When Doug DelGrosso becomes automotive seating supplier Adient's CEO on Oct. 1, he won't have to start his turnaround of the struggling seat maker from scratch.
Interim CEO Fritz Henderson — who will become nonexecutive chairman in the transition — has already announced a back-to-basics plan to cut costs, improve quality and focus on traditional seating customers.
DelGrosso, 56, is a savvy choice to execute that strategy. During 23 years at Lear Corp., DelGrosso rose to chief operatng officer before leaving in 2007. More recently, he led the turnaround of the bankrupt chassis component supplier Chassix.
"He did a good job" at Chassix, said Steve Wybo, a senior managing director at consulting firm Conway MacKenzie Inc. "He has a seating background and a turnaround under his belt."
Adient — once the seating unit of Johnson Controls Inc. — is the world's largest automotive seat maker, but it is struggling to make money despite still-strong North American car sales. The company lost $1.5 billion in 2016, recovered with a net income of $877 million last year, then plunged again. CEO Bruce McDonald stepped down on June 11 after Adient announced a quarterly loss of $168 million.
Henderson, a former CEO of General Motors with a reputation for cost control, wasted little time identifying Adient's missteps. One week after McDonald departed, Adient scrapped a $100 million plan to move its corporate headquarters from Plymouth, Mich., to Detroit.
Company executives also have questioned Adient's $360 million purchase of seat maker Futuris Group in 2017. Futuris was founded in Australia in 1967, and it produces seats and other components for several Chinese automakers.
It also supplied Tesla, Ford Motor Co. and General Motors Co. in North America, and Adient was counting on it to target new-age West Coast electric vehicle startups. That turned out to be a bad bet after Tesla decided to make its seats internally.

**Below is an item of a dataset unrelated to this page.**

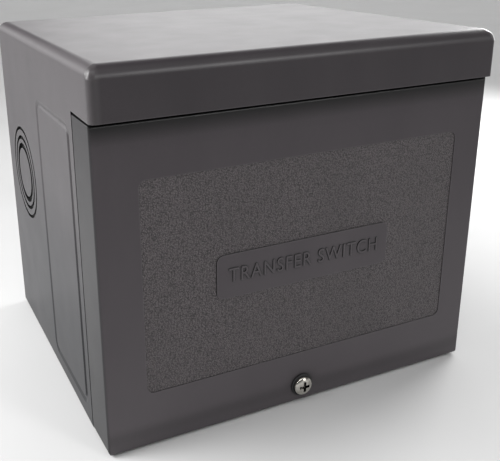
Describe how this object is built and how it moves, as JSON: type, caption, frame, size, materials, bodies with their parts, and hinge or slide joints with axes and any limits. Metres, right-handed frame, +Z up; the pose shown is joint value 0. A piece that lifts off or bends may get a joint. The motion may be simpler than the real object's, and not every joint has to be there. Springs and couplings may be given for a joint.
{
  "type": "automatic transfer switch",
  "caption": "Hooded wall box with a hook-on front cover, holding a double-throw switch worked by two solenoids or a hand lever, with its control board.",
  "frame": {"origin": "Under the middle of the box, on the plane of its floor.", "axes": "+X to the box's right and along its width, +Y to its back and the wall, +Z up."},
  "size_m": [0.17, 0.147, 0.1489],
  "materials": {
    "shell": "moulded grey plastic with a fine grain",
    "screw_bright": "bright nickel plate",
    "rubber": "black rubber",
    "brass": "turned brass",
    "copper": "drawn copper",
    "zinc": "zinc-plated steel",
    "steel": "bare steel",
    "phenolic": "moulded phenolic",
    "red_plastic": "red moulded plastic",
    "winding": "enamelled wire",
    "nylon": "natural nylon",
    "laminate": "green circuit laminate",
    "clear_case": "pale glossy plastic",
    "strip": "green plastic",
    "lens": "green lens",
    "lead_red": "red wire insulation",
    "lead_black": "black wire insulation",
    "lead_blue": "blue wire insulation"
  },
  "bodies": {
    "housing": {"enclosure_body": "shell", "threaded_insert": "brass", "mounting_plate": "zinc", "plate_screw_1": "zinc", "plate_screw_2": "zinc", "plate_screw_3": "zinc", "plate_screw_4": "zinc", "side_plate_right": "zinc", "side_plate_left": "zinc", "coil_bracket_upper": "zinc", "coil_bracket_lower": "zinc", "board_bracket": "zinc", "bar_bracket": "zinc", "neutral_bar": "zinc", "switch_base": "phenolic", "button_housing": "phenolic", "coil_frame_upper": "steel", "coil_frame_lower": "steel", "transformer": "steel", "detent_spring": "steel", "utility_contact_right": "copper", "utility_contact_left": "copper", "generator_contact_right": "copper", "generator_contact_left": "copper", "load_strap_right": "copper", "load_strap_left": "copper", "utility_screw_right": "brass", "utility_screw_left": "brass", "generator_screw_right": "brass", "generator_screw_left": "brass", "load_screw_right": "brass", "load_screw_left": "brass", "ground_bar": "brass", "fuse_holder": "brass", "coil_bobbin_upper": "nylon", "coil_bobbin_lower": "nylon", "neutral_insulator": "nylon", "coil_winding_upper": "winding", "coil_winding_lower": "winding", "control_board": "laminate", "terminal_strip": "strip", "transfer_relay": "clear_case", "control_fuse": "clear_case", "indicator_lamp": "lens", "lead_coil_upper": "lead_red", "lead_coil_lower": "lead_red", "lead_sense_utility": "lead_black", "lead_sense_generator": "lead_blue"},
    "cover": {"front_cover": "shell"},
    "washer": {"screw_washer": "rubber"},
    "screw": {"cover_screw": "screw_bright"},
    "rotor": {"rotor_shaft": "steel", "rotor_hub": "phenolic", "blade_right": "copper", "blade_left": "copper", "crank_arm": "zinc", "transfer_lever": "steel", "lever_grip": "red_plastic"},
    "plunger": {"plunger": "steel"},
    "button": {"test_button": "red_plastic"}
  },
  "joints": [
    {"name": "cover_hook", "type": "hinge", "parent": "housing", "child": "cover", "pos_m": [0, -0.071, 0.13], "axis": [-1, 0, 0], "range_deg": [0, 60]},
    {"name": "screw_travel", "type": "slide", "parent": "cover", "child": "washer", "axis": [0, -1, 0], "range_m": [0, 0.00794]},
    {"name": "screw_turn", "type": "hinge", "parent": "washer", "child": "screw", "pos_m": [0, -0.0714, 0.008], "axis": [0, -1, 0], "range_deg": [0, 3600]},
    {"name": "rotor_throw", "type": "hinge", "parent": "housing", "child": "rotor", "pos_m": [0, 0.014, 0.074], "axis": [-1, 0, 0], "range_deg": [0, 30]},
    {"name": "plunger_slide", "type": "slide", "parent": "housing", "child": "plunger", "axis": [0, 0, 1], "range_m": [0, 0.01346]},
    {"name": "test_press", "type": "slide", "parent": "housing", "child": "button", "axis": [0, 1, 0], "range_m": [0, 0.0012], "stiffness_N_per_m": 300, "springref_m": -0.001}
  ],
  "couplings": [
    {"joint": "plunger_slide", "follows": "rotor_throw", "m_per_rad": 0.025704}
  ]
}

"We've been a little distracted," said Adient's Chief Technology Officer, Detlef Juerss, during a July 30 industry presentation in Traverse City, Mich. "We're now transitioning to a focus on the day-to-day business ... not just the finer things in life."
Those day-to-day problems include high scrappage rates, rising steel costs and glitchy product launches. Adient's seat structures and mechanisms division has suffered chronic losses.

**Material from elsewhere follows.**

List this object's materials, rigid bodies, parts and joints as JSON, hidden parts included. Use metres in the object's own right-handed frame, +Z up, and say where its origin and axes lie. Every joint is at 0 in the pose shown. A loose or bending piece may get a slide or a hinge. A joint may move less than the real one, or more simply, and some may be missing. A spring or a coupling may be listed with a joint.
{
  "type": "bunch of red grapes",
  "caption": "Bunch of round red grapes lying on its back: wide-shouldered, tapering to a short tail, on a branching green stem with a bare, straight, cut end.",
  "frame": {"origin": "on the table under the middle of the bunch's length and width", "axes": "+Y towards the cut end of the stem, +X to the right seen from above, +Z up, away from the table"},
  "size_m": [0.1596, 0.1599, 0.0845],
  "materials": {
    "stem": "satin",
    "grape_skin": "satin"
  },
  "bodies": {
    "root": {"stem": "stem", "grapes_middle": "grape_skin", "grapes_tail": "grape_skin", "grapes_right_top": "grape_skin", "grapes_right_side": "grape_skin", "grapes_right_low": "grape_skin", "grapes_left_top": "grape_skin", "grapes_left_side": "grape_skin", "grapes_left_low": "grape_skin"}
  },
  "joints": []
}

"There has been a ton of distress in the segment," Wybo said. "The suppliers have been beating each other up on price. It's just one of those product lines with too much competition."
Adient has some strengths. The company is profitable in China, and its 33 percent share of the global seat industry gives it access to virtually every major automaker.
But Adient has struggled to regain momentum since it was spun off from Johnson Controls Inc. in 2016. And as auto sales in the U.S. and China are starting to stagnate, Adient's turnaround may prove difficult.